Nothing outside the stretch should be returned: give exactly the lines from the line containing "Model this object" through the line containing "const wallDepth = skin", including both.

---------------

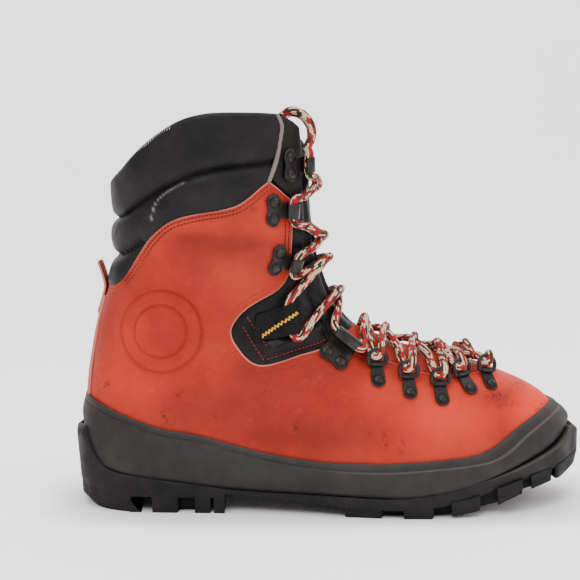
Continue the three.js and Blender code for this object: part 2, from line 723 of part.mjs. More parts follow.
// Hooks: middle of the two rivets and a point in front of it, in side view.
const hookSeats = [
  { name: "hook_3", at: [124.1, 149.5], to: [134, 147.5], leaf: hookLeaf },
  { name: "hook_2", at: [121.9, 178.8], to: [132, 178.8], leaf: hookLeaf },
  { name: "hook_1", at: [131.2, 204.8], to: [139, 205.4], leaf: hookLeaf },
];
const hookReach = 10;
const fittingLift = 2 * gap;
const hookCore = laceDiameter / 2 + 0.6;

function hookFrame({ at, to }, side) {
  return seatFrame(...at, side, to, fittingLift);
}

function makeHook(seat, side) {
  const frame = hookFrame(seat, side);
  const reach = seat.reach ?? hookReach;
  const pitch = 4.9;
  const ends = new THREE.Shape();
  ends.moveTo(reach, -seat.leaf / 2);
  ends.lineTo(reach, seat.leaf / 2);
  ends.lineTo(3.5, seat.leaf / 2 - 0.6);
  ends.lineTo(2.4, pitch + 4.1);
  ends.absarc(0, pitch, 4.7, Math.PI / 3, Math.PI);
  ends.absarc(0, -pitch, 4.7, Math.PI, (5 * Math.PI) / 3);
  ends.lineTo(3.5, -seat.leaf / 2 + 0.6);
  const blade = seated(plate(ends, hookPlate), frame);
  const rivets = [pitch, -pitch].map((y) => rivet(0, y, frame, hookPlate));
  return joined([blade, ...rivets, hookCurl(reach, seat.leaf, frame)]);
}

// The curl of a hook: its plate turns away from the boot and back over the lace.
function hookCurl(reach, leaf, frame) {
  const outside = hookCore + hookPlate;
  const arc = (radius, from, to) => Array.from({ length: 5 }, (_, k) => from + ((to - from) * k) / 4)
    .map((t) => [reach + radius * Math.cos(t), outside + radius * Math.sin(t)]);
  const outline = [
    ...arc(outside, -Math.PI / 2, Math.PI / 2),
    [reach - 4.5, 2 * outside], [reach - 4.5, 2 * outside - hookPlate],
    ...arc(hookCore, Math.PI / 2, -Math.PI / 2), [reach - 2, hookPlate], [reach - 2, 0],
  ];
  const shape = new THREE.Shape(outline.map(([a, b]) => new THREE.Vector2(a, b)));
  const geometry = new THREE.ExtrudeGeometry(shape, { depth: leaf, bevelEnabled: false });
  return seated(geometry.rotateX(Math.PI / 2).translate(0, leaf / 2, 0), frame);
}

const lockSeat = { at: [157.4, 91.4], to: [164, 99], leaf: lockLeaf, reach: 12 };

// ---------------------------------------------------------------- lace
// A run of lace lies over the tongue from one side to the other, between two places on the
// last. Where two runs cross, the second is lifted to lie on the first, and they are joined.
function run(from, to, lift) {
  const points = Array.from({ length: 9 }, (_, k) => {
    const share = k / 8;
    const s = THREE.MathUtils.lerp(from.s, to.s, share);
    const angle = THREE.MathUtils.lerp(from.angle, to.angle, share);
    const high = THREE.MathUtils.lerp(from.high, to.high, share);
    return skin(s, angle, laceDiameter / 2 + high + lift * Math.sin(Math.PI * share) ** 2);
  });
  return toSolid(tube(new THREE.CatmullRomCurve3(points), laceDiameter, laceSteps));
}

const laceSteps = 5;
const laceRise = 0.72 * laceDiameter;

// The end of a run beside a fitting: how far it stops short, and how high it lies.
function berth(x, z, side, short, high) {
  const { s, angle } = onLast(x, z, side);
  const around = skin(s, angle - side * 0.1, 0).distanceTo(skin(s, angle, 0)) / 0.1;
  return { s, angle: angle - (side * short) / around, high };
}

function ringBerth(i, side) {
  const [[x, z]] = ringSeats[i];
  return berth(x + (side > 0 ? innerRow[i] : 0), z, side, 23, 2.6);
}

function hookBerth({ at, reach = hookReach }, side) {
  return berth(...at, side, reach + 2 * hookCore + hookPlate + 1.6, 1.6);
}

function loopBerth(side) {
  return berth(...loopMouth, side, 0.68 * laceDiameter, 2.4);
}

function makeCross(first, second) {
  const under = run(first(-1), second(1), 0);
  const over = run(first(1), second(-1), laceRise);
  return under.add(over);
}

function makeToeBar() {
  return run(ringBerth(4, -1), ringBerth(4, 1), 0);
}

// The two free ends leave the top hooks upwards, go over the top of the tongue and hang inside,
// further back behind a tongue and leather thicker than drawn.
const laceRising = [[141.8, 27, 215], [144.6, 24, 221.5], [144, 21.5, 228.6], [139, 19.6, 235]];
const laceHanging = [[131.8, 18.4, 236.8], [126, 17.6, 232], [125.4, 17.2, 221], [125.8, 17, 208]];
const drawnLining = 9.2;

function makeLaceEnd(side) {
  const back = leatherWall + tonguePadding - drawnLining;
  const hanging = laceHanging.map(([x, y, z]) => [x - back, y, z + back]);
  const points = [...laceRising, ...hanging].map(([x, y, z]) => (
    new THREE.Vector3(x, side * y, z).multiply(stretch)
  ));
  return toSolid(tube(new THREE.CatmullRomCurve3(points), laceDiameter, 8));
}

// ---------------------------------------------------------------- assembly
const materials = {
  leather: { color: 0xb64834, roughness: 0.68, metalness: 0 },
  blackLeather: { color: 0x2a2829, roughness: 0.5, metalness: 0 },
  webbing: { color: 0x1d1c1c, roughness: 0.85, metalness: 0 },
  randRubber: { color: 0x423f3d, roughness: 0.75, metalness: 0 },
  treadRubber: { color: 0x2b2929, roughness: 0.8, metalness: 0 },
  blackMetal: { color: 0x302d2a, roughness: 0.42, metalness: 0.5 },
  footbed: { color: 0x55504c, roughness: 0.95, metalness: 0 },
  lace: { color: 0x9c5a4e, roughness: 0.85, metalness: 0 },
};

const boot = new THREE.Group();

function add(name, material, solid) {
  const mesh = new THREE.Mesh(toGeometry(solid), new THREE.MeshStandardMaterial(materials[material]));
  mesh.name = name;
  boot.add(mesh);
}

add("outsole", "treadRubber", makeOutsole());
add("midsole", "randRubber", makeMidsole());
add("insole", "footbed", makeInsole());
add("upper", "leather", makeUpper());
add("collar", "blackLeather", makeCollar());
add("tongue", "blackLeather", makeTongue());
add("backstay", "leather", makeBackstay());
for (const [name, side] of sides) {
  add(`facing_${name}`, "blackLeather", makeFacing(side));
  add(`gusset_${name}`, "blackLeather", makeGusset(side));
  add(`lace_loop_${name}`, "webbing", makeLaceLoop(side));
  ringSeats.forEach((_, i) => {
    add(`d_ring_${ringSeats.length - i}_${name}`, "blackMetal", makeRing(i, side));
  });
  hookSeats.forEach((seat) => add(`${seat.name}_${name}`, "blackMetal", makeHook(seat, side)));
  add(`lock_hook_${name}`, "blackMetal", makeHook(lockSeat, side));
  add(`lace_end_${name}`, "lace", makeLaceEnd(side));
}
const berths = [
  ...[4, 3, 2, 1, 0].map((i) => (side) => ringBerth(i, side)),
  (side) => hookBerth(lockSeat, side), loopBerth,
  ...hookSeats.map((seat) => (side) => hookBerth(seat, side)),
];
const crossings = berths.slice(1).map((next, i) => makeCross(berths[i], next));
add("lace_crossings", "lace", joined([makeToeBar(), ...crossings]));

const box = new THREE.Box3().setFromObject(boot);
boot.position.set(-(box.min.x + box.max.x) / 2, -(box.min.y + box.max.y) / 2, -box.min.z);

export default boot;
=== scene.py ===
import math

import bmesh
import bpy
import numpy as np
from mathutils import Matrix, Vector


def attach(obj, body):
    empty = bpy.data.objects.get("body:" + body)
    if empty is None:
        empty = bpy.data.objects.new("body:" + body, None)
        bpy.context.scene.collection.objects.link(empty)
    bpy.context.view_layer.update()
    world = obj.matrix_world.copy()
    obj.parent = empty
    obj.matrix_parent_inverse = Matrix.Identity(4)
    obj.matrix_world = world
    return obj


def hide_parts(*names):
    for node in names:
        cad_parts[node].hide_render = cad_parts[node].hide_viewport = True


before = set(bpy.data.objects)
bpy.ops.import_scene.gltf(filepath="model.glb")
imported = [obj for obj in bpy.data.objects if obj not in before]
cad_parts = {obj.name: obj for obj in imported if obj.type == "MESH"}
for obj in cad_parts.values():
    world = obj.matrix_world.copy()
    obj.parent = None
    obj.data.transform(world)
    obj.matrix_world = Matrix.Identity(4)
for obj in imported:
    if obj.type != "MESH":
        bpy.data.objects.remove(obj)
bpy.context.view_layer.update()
scene = bpy.context.scene

# Shapes are worked out in the boot's own millimetres: x from the heel, z from the floor,
# outer side of the foot at -y. SHIFT takes them to the frame.
SHIFT = np.array([-155.0, 0.381, 0.0])


def metres(p):
    return (np.asarray(p, float) + SHIFT) / 1000


# ---------------------------------------------------------------- camera
camera = bpy.data.objects.new("camera", bpy.data.cameras.new("camera"))
camera.data.lens = 80.07
camera.data.sensor_width = 36
camera.location = metres((131.74, -788.0, 209.0))
camera.rotation_euler = (math.radians(90 - 5.84), 0, 0)
scene.collection.objects.link(camera)
scene.camera = camera


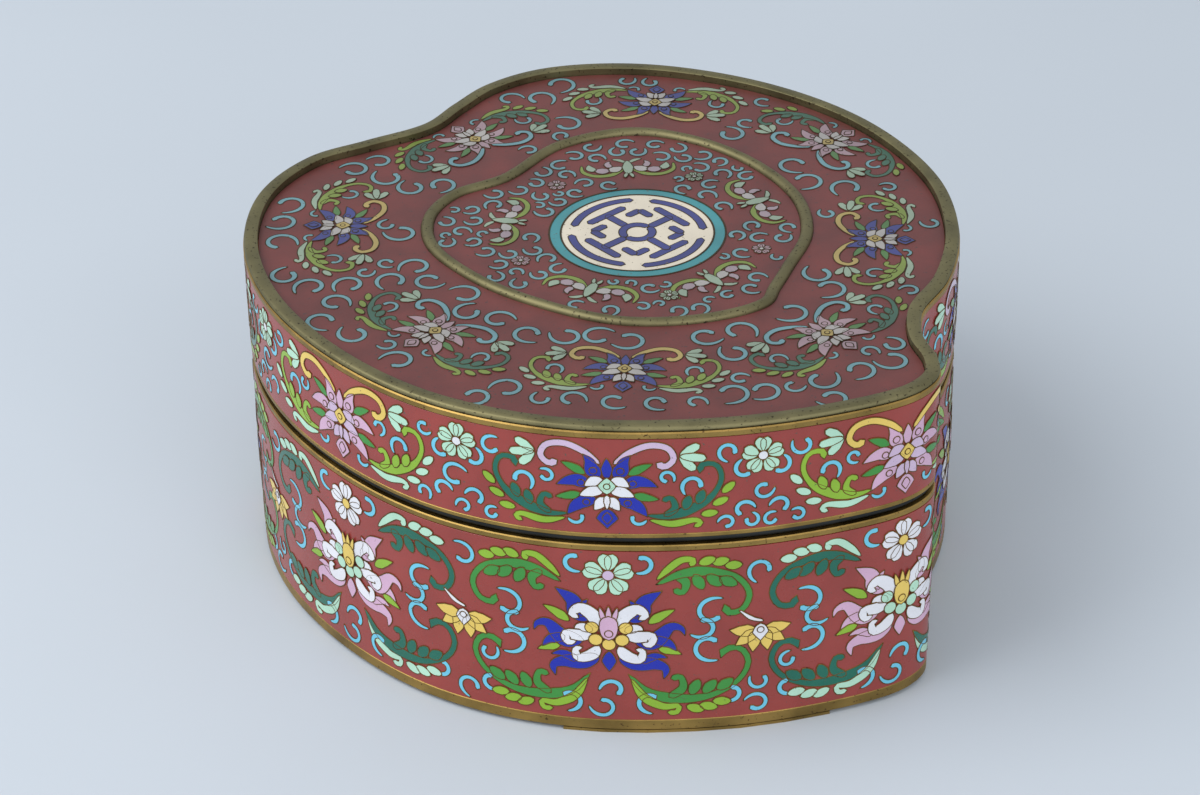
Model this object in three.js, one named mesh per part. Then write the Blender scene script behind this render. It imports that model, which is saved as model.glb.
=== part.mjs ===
// Peach-shaped box with a lift-off lid: copper sheet, enamel skins and gilt brass edge strips.
// Millimetres, +Z up. The box stands on z = 0, and the peach's tip points to -Y.
import * as THREE from "three";

// Heights above the surface that the box stands on
const footHeight = 1.2;
const lowerRimTop = 5.0;
const baseTop = 73.6;
const baseRimHeight = 2.0;
const seamHeight = 2.8;
const lidTop = 117.6;
const lidRimHeight = 1.5;
const topRimHeight = 1.6;
const topWireHeight = 2.2;
const fieldDepth = 2.6;

// Layers of the wall, from the outside in
const skin = 1.0;
const sheet = 1.1;
const lining = 0.8;
const gap = 0.3;
const wallDepth = skin + gap + sheet + gap + lining;

// Top of the lid
const topRimWidth = 4.6;
const topRimSlope = 0.7;
const wireInset = 0.25;
const beadWidth = 4.2;
const beadHeight = 1.9;
const ringOuter = 29.4;
const ringInner = 26.1;
const ringWire = 0.6;
const wireStand = 0.15;

// Collar that the lid slides over
const collarSheet = 1.1;
const collarRise = 11.0;
const collarDrop = 9.0;
const shoulderInset = 1.1;

// Sampling of the outlines
const longestChord = 22;
const sharpestTurn = 0.26;
const sectionTurns = 8;
const circleSides = 40;

// The peach's outline, anticlockwise from the cleft, measured from the middle of the lid's roundel
const peachPoints = [
  [-6, 106.2], [-29, 110.6], [-51, 114.5], [-78, 106.2], [-103, 82.4], [-120.5, 46],
  [-126.2, 2], [-120, -38], [-100, -75], [-65, -107.8], [-31, -127], [-6, -135],
  [6.5, -133], [13.6, -126], [20, -113.5], [31, -102.6], [52, -94], [78, -74.3],
  [100, -43], [111, 3], [104, 48.7], [82, 88], [54, 109.6], [30, 114.3], [11, 110.6],
];

// The raised peach line round the middle of the lid
const beadPoints = [
  [-9, 58.6], [-29, 61.4], [-45, 55.2], [-56.6, 39.6], [-59.8, 14], [-55.6, -11], [-43, -39.5],
  [-21, -57.2], [-1, -62.6], [7.5, -58.2], [21, -51], [41, -39.3], [55.4, -20], [61.5, 7],
  [58.5, 33], [46.5, 53.6], [21, 63.6],
];

// Low feet under the lower rim, each from one point of the peach's outline to another
const feet = { front: [8, 10], right: [19, 20], left: [2, 4] };

const materials = {
  redEnamel: finish("#9c4a40", 0.3, 0),
  dullRedEnamel: finish("#70403c", 0.45, 0),
  blueEnamel: finish("#3f8fae", 0.35, 0),
  tealEnamel: finish("#3c7f86", 0.4, 0),
  creamEnamel: finish("#cfc6b4", 0.4, 0),
  gilt: finish("#b08d45", 0.35, 1),
  bronze: finish("#6f6a4c", 0.5, 1),
  darkMetal: finish("#2e2f2e", 0.55, 1),
  copper: finish("#a8643c", 0.45, 1),
};

function finish(color, roughness, metalness) {
  return new THREE.MeshStandardMaterial({ color, roughness, metalness });
}

// Points along a closed curve, close together only where it bends
function sampleOutline(controlPoints) {
  const knots = controlPoints.map(([x, y]) => new THREE.Vector3(x, y, 0));
  const curve = new THREE.CatmullRomCurve3(knots, true, "centripetal");
  const fine = 1600;
  const places = curve.getSpacedPoints(fine);
  const cost = [0];
  for (let i = 0; i < fine; i++) {
    const step = new THREE.Vector3().subVectors(places[i + 1], places[i]);
    const before = new THREE.Vector3().subVectors(places[i], places[(i + fine - 1) % fine]);
    cost.push(cost[i] + step.length() / longestChord + step.angleTo(before) / sharpestTurn);
  }
  const count = Math.ceil(cost[fine]);
  const samples = [];
  let place = 0;
  for (let i = 0; i < count; i++) {
    while (cost[place + 1] < (cost[fine] * i) / count) place++;
    const along = (cost[fine] * i) / count - cost[place];
    const share = along / (cost[place + 1] - cost[place]);
    const point = new THREE.Vector3().lerpVectors(places[place], places[place + 1], share);
    const ahead = new THREE.Vector3().subVectors(places[place + 1], places[place]).normalize();
    samples.push({ point: new THREE.Vector2(point.x, point.y), inward: new THREE.Vector2(-ahead.y, ahead.x) });
  }
  return samples;
}

function inset(samples, depth) {
  return samples.map(({ point, inward }) => point.clone().addScaledVector(inward, depth));
}

// A closed ring that follows the outline; its section, [inset, height], climbs on the outer side
function sweptRing(samples, section) {
  const loops = section.map(([depth]) => inset(samples, depth));
  const positions = [];
  loops.forEach((loop, k) => loop.forEach((p) => positions.push(p.x, p.y, section[k][1])));
  const count = samples.length;
  const index = [];
  for (let k = 0; k < section.length; k++) {
    const next = (k + 1) % section.length;
    for (let i = 0; i < count; i++) {
      const j = (i + 1) % count;
      const corners = [k * count + i, k * count + j, next * count + j, next * count + i];
      index.push(corners[0], corners[1], corners[2], corners[0], corners[2], corners[3]);
    }
  }
  const geometry = new THREE.BufferGeometry();
  geometry.setAttribute("position", new THREE.Float32BufferAttribute(positions, 3));
  geometry.setIndex(index);
  return geometry;
}

function band(samples, outer, inner, low, high) {
  return sweptRing(samples, [[outer, low], [outer, high], [inner, high], [inner, low]]);
}

// A flat plate between two heights, with an optional hole
function plate(edge, low, high, hole) {
  const shape = new THREE.Shape(edge);
  if (hole) shape.holes.push(new THREE.Path(hole));
  const geometry = new THREE.ExtrudeGeometry(shape, { depth: high - low, bevelEnabled: false, steps: 1 });
  return geometry.translate(0, 0, low);
}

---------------

> EXPECTED OUTPUT
Model this object in three.js, one named mesh per part. Then write the Blender scene script behind this render. It imports that model, which is saved as model.glb.
=== part.mjs ===
// Peach-shaped box with a lift-off lid: copper sheet, enamel skins and gilt brass edge strips.
// Millimetres, +Z up. The box stands on z = 0, and the peach's tip points to -Y.
import * as THREE from "three";

// Heights above the surface that the box stands on
const footHeight = 1.2;
const lowerRimTop = 5.0;
const baseTop = 73.6;
const baseRimHeight = 2.0;
const seamHeight = 2.8;
const lidTop = 117.6;
const lidRimHeight = 1.5;
const topRimHeight = 1.6;
const topWireHeight = 2.2;
const fieldDepth = 2.6;

// Layers of the wall, from the outside in
const skin = 1.0;
const sheet = 1.1;
const lining = 0.8;
const gap = 0.3;
const wallDepth = skin + gap + sheet + gap + lining;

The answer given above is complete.